Причиной головных болей являлся несмолкаемый грохот, стоявший в те дни в «Вольфшанце» и действовавший на нервы всем обитателям Ставки: солдаты строительных частей с помощью тяжелой техники и отбойных молотков возводили новый, более укрепленный бункер для фюрера. Переносить этот шум «Пациент А» мог только с помощью кокаина. Благодаря этому аналептику он опять чувствовал себя совершенно здоровым: «Теперь у меня снова совершенно ясная голова, и я чувствую себя очень хорошо». Лишь одно тревожило его: «Надеюсь только, что вы не сделаете из меня кокаиниста», – сказал он своему новому фавориту, на что Гизинг заметил: «Настоящий кокаинист нюхает сухой кокаин». Гитлера это успокоило: «У меня нет ни малейшего намерения становиться кокаинистом».

Фюрер продолжал полоскать нос кокаиновым раствором и, обретая таким образом уверенность в себе, ходил на совещания. Для него было ясно как день: война против русских обязательно будет выиграна, тем или иным образом! Когда 16 сентября 1944 года он получил от Гизинга очередную дозу, на него вдруг снизошло одно из его традиционных псевдогениальных озарений, и он довел до сведения изумленного окружения, что, несмотря на превосходство противника в людях и технике, собирается перейти в наступление на Западном фронте. Он тут же сформулировал приказ, требовавший от сражавшихся там солдат «фанатической решимости»[375]. Хотя все отговаривали его от этой бесперспективной затеи – второго наступления в Арденнах, – диктатор был непреклонен и не дал сбить себя с толку: великая победа непременно будет одержана!

Приверженность Гитлера кокаину, воздействие которого устраняло все сомнения и внушало несбыточные иллюзии, начинала беспокоить Гизинга, и он вознамерился прекратить процедуры смазывания. Но Гитлер не желал отказываться от них: «Нет, мой доктор, продолжайте делать их. Сегодня утром я опять ощущал страшный шум в голове – наверное, из-за насморка. Заботы о будущем Германии с каждым днем все больше сжигают меня»[376]. Но соображения врачебной этики у Гизинга перевесили необходимость подчинения служебному долгу, и он отказал Гитлеру. В тот день, 26 сентября 1944 года, Гитлер заупрямился и отказался идти на совещание, заявив, что положение на Восточном фронте, который грозил вот-вот рухнуть, его больше не интересует.
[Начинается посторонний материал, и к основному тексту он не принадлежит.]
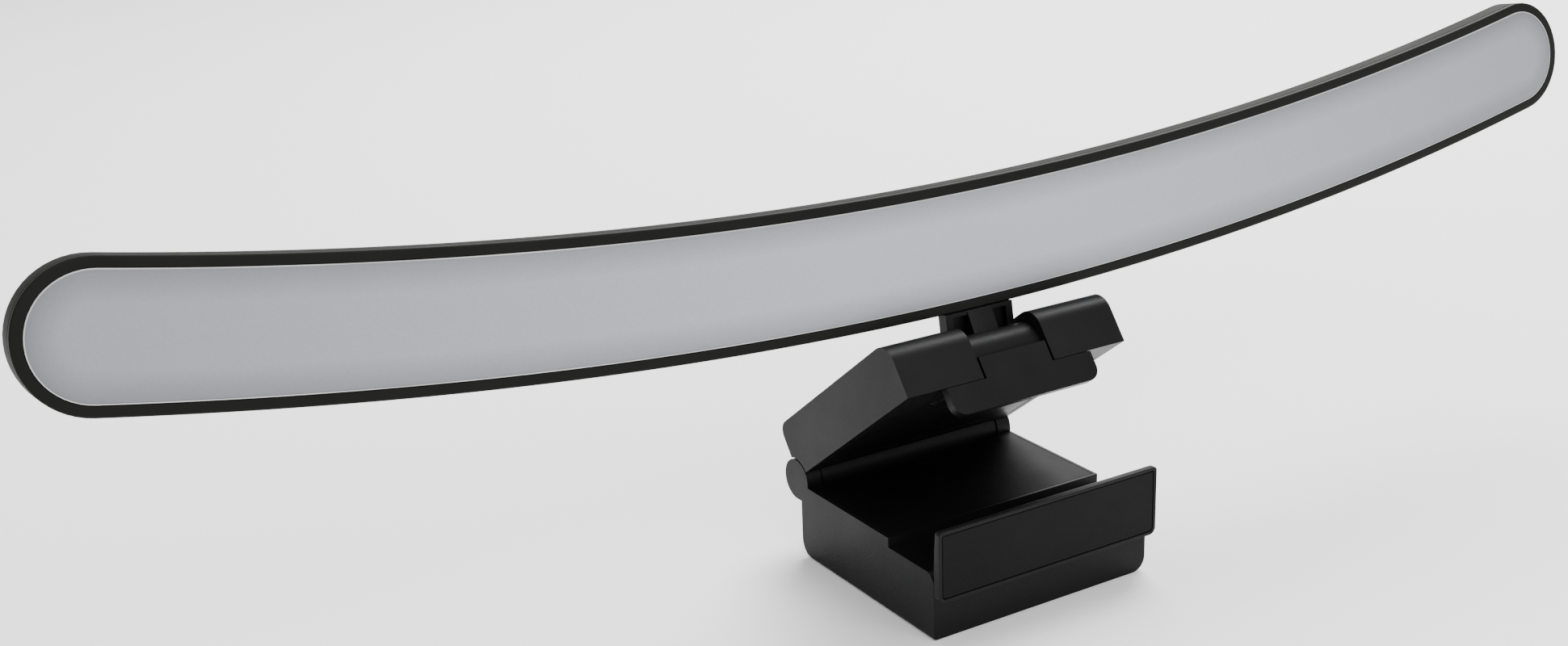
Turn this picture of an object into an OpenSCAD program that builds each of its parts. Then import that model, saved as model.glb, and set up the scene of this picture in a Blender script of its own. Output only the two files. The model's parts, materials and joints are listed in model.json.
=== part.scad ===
// Curved light bar on a folding monitor clip.
// Millimetres. X runs along the bar, the lit face and the hook look towards -Y, Z is up.
// The origin is the middle of the clip's lower arm, on the surface it stands on.

/* [Light bar] */
// Height of the bar, outside the bezel
bar_h = 29.1; // [24:0.1:36]
// Depth of the bar, lit face to back
bar_t = 8.8; // [8.4:0.2:12]
// Length along the curve between the centres of the two round ends
bar_span = 381; // [300:1:460]
// Radius of the bar's curve, on its centre line
bar_arc_r = 1012; // [800:1:2000]
// Width of the dark frame seen round the panel
bezel_w = 2.3; // [1.4:0.1:3]
// Thickness of the opal panel
diffuser_t = 2; // [1.6:0.1:2.4]
// Rounding of the housing's back edge
bar_edge_r = 2.5; // [1:0.1:3]
// Spacing of the LEDs along the bar
led_pitch = 12; // [8:0.5:20]

/* [Lower arm] */
// Width of both clip arms
clip_w = 61; // [52:1:76]
// Depth of the lower arm, front to back
base_d = 54; // [48:1:66]
// Height of the front ledge above the table
ledge_z = 16; // [15.5:0.1:22]
// Rounding of the lower arm's right bottom edge
base_right_r = 3.5; // [1:0.1:4]
// Rounding of the lower arm's left bottom edge
base_left_r = 0.8; // [0.5:0.1:4]
// Wall of the moulded clip arms
wall = 1.8; // [1.5:0.1:2.4]

/* [Rear hinge] */
// How far the upper arm stands open
open_angle = 37; // [30:1:60]
// Radius of the hinge ears and knuckle
hinge_r = 5; // [4.5:0.1:6]
// Diameter of the hinge pin
hinge_pin_d = 3; // [2:0.1:4]
// Width of each hinge ear
ear_w = 4; // [3:0.5:6]

/* [Upper arm] */
// Thickness of the upper arm
arm_t = 13.5; // [13.4:0.1:18]
// How far the closed arm reaches past the front of the lower arm
arm_overhang = 3.2; // [3:0.1:6]
// Rounding of the upper arm's top front edge
arm_front_r = 5; // [3:0.1:6]
// Depth of the hook below the upper arm
hook_drop = 6.8; // [5:0.1:9]
// Width of the hook
hook_w = 40.4; // [34:0.2:48]
// Thickness of the hook's flange and tab
hook_t = 1.2; // [1:0.1:1.4]
// Thickness of the hook's lip
lip_t = 2.2; // [2:0.1:3]

/* [Folding foot] */
// Height of the foot plate when it stands up
foot_h = 16.9; // [14:0.1:20]
// Thickness of the foot plate
foot_t = 2.1; // [1.8:0.1:3]
// Rounding of the lower arm's top front edge, which the foot turns round
foot_turn_r = 2.6; // [2.6:0.1:4]
// Distance of the foot's lugs from the middle
lug_x = 12.5; // [10:0.5:17]

/* [Neck] */
// Lean of the lit face, upwards from vertical
tilt_angle = 9.3; // [0:0.1:20]
// Width of the neck and its barrel
neck_w = 18.8; // [16:0.2:24]
// Radius of the neck's barrel
barrel_r = 5.1; // [4.8:0.1:5.6]
// Diameter of the tilt pin
tilt_pin_d = 4; // [3:0.1:5]
// Height from the tilt axis to the underside of the bar
neck_rise = 9.9; // [9.5:0.1:16]
// Thickness of the neck's tongue behind the bar
tongue_t = 2.2; // [1.8:0.1:3.4]

/* [Driver pod] */
// Length of the pod on the back of the bar
pod_l = 60; // [52:1:90]
// Height of the pod
pod_h = 12; // [11.5:0.1:13]
// Depth of the pod
pod_t = 6.2; // [6:0.1:9]

/* [Hidden] */
$fn = 96;
e = 0.01;
run_fit = 0.05;        // radial play of a pin that turns
side_play = 0.5;       // each side of a knuckle or barrel, filled by a washer
turn_gap = 0.4;        // round a curved part that turns in a seat
seat_gap = 0.2;        // between flat faces that close on each other

bar_r = bar_h / 2;
panel_r = bar_r - bezel_w;
bar_phi = bar_span / 2 / bar_arc_r * 180 / PI;
side_wall = 1.2;
back_wall = 1.6;
board_t = 1;
bezel_t = 1.4;
shelf_y = diffuser_t - 0.1;
shelf_w = 1.1;
cap_in = 0.02;         // the round ends sit this much inside the bar's section, so no faces coincide

front_y = -base_d / 2;
rear_y = base_d / 2;
foot_gap = 0.8;
foot_y = front_y - foot_gap;                   // back face of the standing foot
pivot_y = front_y + foot_turn_r;
pivot_z = ledge_z + seat_gap - foot_turn_r - foot_gap;
foot_z = pivot_z - foot_turn_r;                // lower edge of the standing foot
deck_z = ledge_z + seat_gap + foot_t;
step_y = front_y + foot_h + turn_gap;
foot_pin_d = 2;
lug_w = 5;
lug_r = 2;
foot_w = clip_w + 1;
base_rear_r = 4.5;
cover_t = 1.5;
pad_t = 0.8;

hinge_y = rear_y + 2;
hinge_z = deck_z + 0.7;
knuckle_w = clip_w - 2 * ear_w - 2 * side_play;
seat_r = hinge_r + turn_gap;

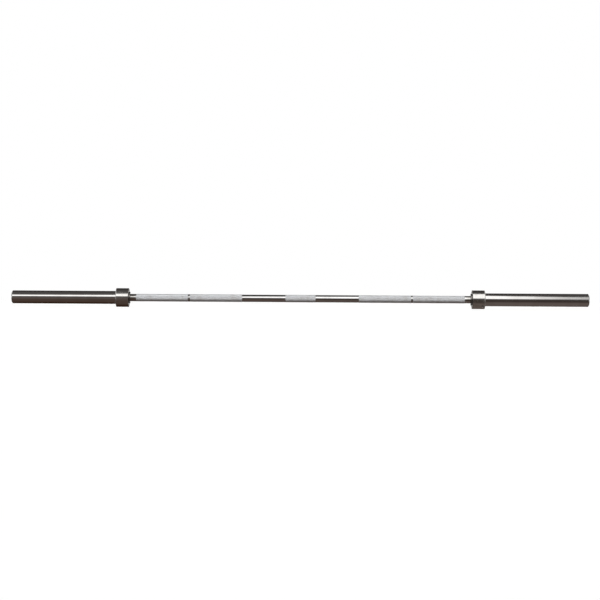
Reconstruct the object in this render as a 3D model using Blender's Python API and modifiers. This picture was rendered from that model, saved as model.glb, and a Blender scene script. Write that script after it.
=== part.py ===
# Olympic barbell: a knurled shaft that carries a free-spinning loading sleeve at each end.
# Units are metres. The bar lies along X with its centre at the origin, and Z is up.

import math

import bmesh
import bpy

# Overall sizes
BAR_LENGTH = 2.200
COLLAR_SPAN = 1.310  # between the inner faces of the two collars
SHAFT_DIAMETER = 0.028
SLEEVE_DIAMETER = 0.050
COLLAR_DIAMETER = 0.072
COLLAR_WIDTH = 0.048

# Clearances
SEAT_GAP = 0.0003  # left between two faces that touch on the real bar
RUNNING_GAP = 0.0003  # radial, where a sleeve turns on the shaft

# Knurled bands of the shaft, as distances from the bar's centre
CENTRE_KNURL_LENGTH = 0.115
GRIP_KNURL_START = 0.222
RING_MARK_PLACE = 0.425
RING_MARK_WIDTH = 0.006
PLAIN_END_LENGTH = 0.022  # smooth shaft between the knurl and the thrust ring
KNURL_RISE = 0.0002
KNURL_EDGE = 0.0006

# Shaft ends
JOURNAL_STEP = 0.0015  # the journal is this much smaller in radius than the shaft
SHOULDER_CHAMFER = 0.0005
SHAFT_TIP_CHAMFER = 0.0010
SHAFT_TIP_LAND = 0.0025  # between the ring's groove and the tip
SHAFT_TIP_CLEARANCE = 0.0030  # from the tip to the end cap

# Thrust ring and dust seal
THRUST_RING_STEP = 0.0025  # the thrust ring is this much smaller in radius than the sleeve
THRUST_RING_WIDTH = 0.0056
THRUST_RING_ROUND = 0.0022
SEAL_THICKNESS = 0.0024

# Bushings and thrust washer
BUSHING_WALL = 0.0040
BUSHING_LENGTH = 0.040
FLANGE_RISE = 0.0018
FLANGE_THICKNESS = 0.0030
BORE_STEP = 0.0011  # the sleeve's middle bore is this much smaller in radius than the bushing seats
WASHER_THICKNESS = 0.0025

# Sleeve and collar edges
SLEEVE_END_CHAMFER = 0.0028
COLLAR_OUTER_ROUND = 0.0025
COLLAR_INNER_CHAMFER = 0.0010

# Collar's set screw
SCREW_DIAMETER = 0.006
SCREW_PLACE = 0.0100  # from the collar's outer face
SCREW_SINK = 0.0010  # below the collar's surface
SCREW_POINT_DIAMETER = 0.0036
SCREW_POINT_LENGTH = 0.0022  # how far the point enters the sleeve tube
SCREW_SOCKET_WIDTH = 0.0030
SCREW_SOCKET_DEPTH = 0.0030

# Retaining ring on the shaft
SHAFT_RING_THICKNESS = 0.0020
SHAFT_RING_BREADTH = 0.0030
SHAFT_GROOVE_DEPTH = 0.0010

# End cap and its retaining ring
CAP_STEP = 0.0012  # the cap's seat is this much larger in radius than the bushing seats
CAP_THICKNESS = 0.0040
CAP_RIM_CHAMFER = 0.0004
CAP_BOSS_RADIUS = 0.0130
CAP_BOSS_HEIGHT = 0.0030
CAP_BOSS_CHAMFER = 0.0008
CAP_CENTRE_RADIUS = 0.0025
CAP_CENTRE_DEPTH = 0.0015
CAP_RING_THICKNESS = 0.0015
CAP_RING_BREADTH = 0.0026
CAP_GROOVE_DEPTH = 0.0012
CAP_RING_INSET = 0.0020  # from the sleeve's end face to the ring

# Lugs of both retaining rings
LUG_RISE = 0.0013
LUG_ANGLE = math.radians(17)
LUG_HOLE_RADIUS = 0.0009
RING_OPENING = math.radians(24)

# Facets and steps round circles and arcs
WIDE_FACETS = 48
SLIM_FACETS = 32
SCREW_FACETS = 16
SEAL_SIDES = 8
HOLE_SIDES = 8
ROUND_STEPS = 3
RING_STEPS = 34
LUG_STEPS = 3
SHARP_CORNER = math.radians(20)  # a turned corner sharper than this shows as an edge

# Each sleeve's resting turn about the bar, in whole facets, which places its set screw
SLEEVE_TURNS = {"left": 18, "right": 0}
SCREW_TURN = -6  # facets from the underside towards the front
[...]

Испуганный Гизинг пошел на попятный и пообещал ему кокаин, но взамен потребовал, чтобы Гитлер прошел полное медицинское обследование, от которого тот постоянно отказывался. На сей раз он согласился и 1 октября 1944 года, немного поломавшись, предстал перед врачами обнаженным – только для того, чтобы выпросить желанный кокаин: «Давайте не будем за разговорами забывать о лечении. Пожалуйста, посмотрите еще раз мой нос и смажьте его этим кокаиновым раствором, чтобы у меня исчезла тяжесть в голове. У меня сегодня важные дела»[377].

Гизинг подчинился и нанес ему на слизистую оболочку носа раствор – но на этот раз в такой дозе, что Гитлер якобы потерял сознание и на короткое время возникла опасность остановки дыхания. Так, согласно рассказу отоларинголога, этот убежденный трезвенник, как он сам себя называл, едва не лишился жизни из-за передозировки наркотика.